Levitt’s results suggested that the legalization of abortion in the 1970s contributed to a reduction of crime in the 1990s — because it reduced the number of unwanted and subsequently neglected children.
So what does it mean that Levitt received his award early? Presumably it signifies that there is more good work in the pipeline. The Committee on Honors and Awards keeps its eye on the future, seeking to preserve the highest possible quality, year after year. Apparently, they are willing to move candidates from one class to another, in order to avoid foreseeable collisions in future years.

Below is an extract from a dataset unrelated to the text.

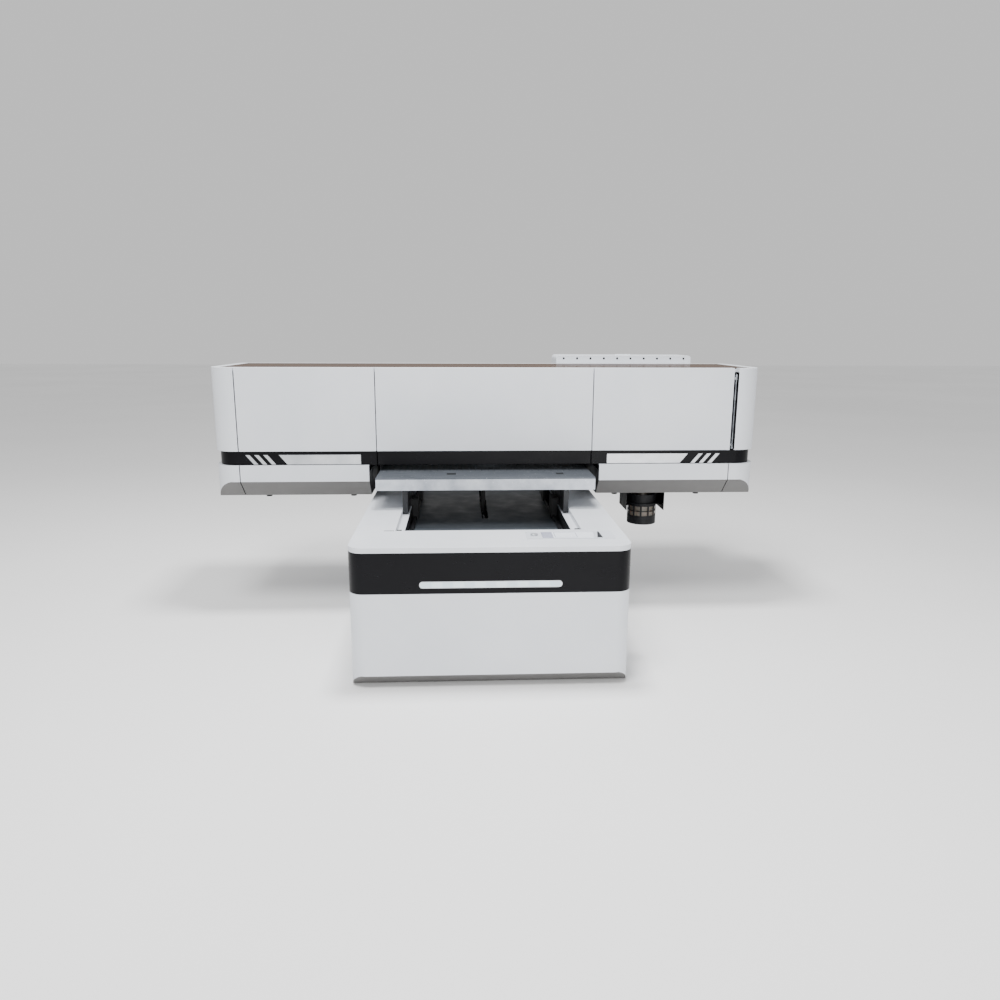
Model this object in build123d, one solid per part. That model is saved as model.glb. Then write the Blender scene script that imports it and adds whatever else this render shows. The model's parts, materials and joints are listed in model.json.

There are some conspicuous examples of this in the past. Frank Fisher recalls predicting correctly in the early 1960s the next five awards — including his award in 1973. “They knew that they had to jump Zvi Griliches to the head of the list or they were going to be in trouble later — so they did,” he says. “At that point the rest was obvious. Of course we were more thin on the ground in those days….”
What a short history of the Clark Medal suggests, then, is that moving up on this list isn’t just about extra merit, but about making room as well.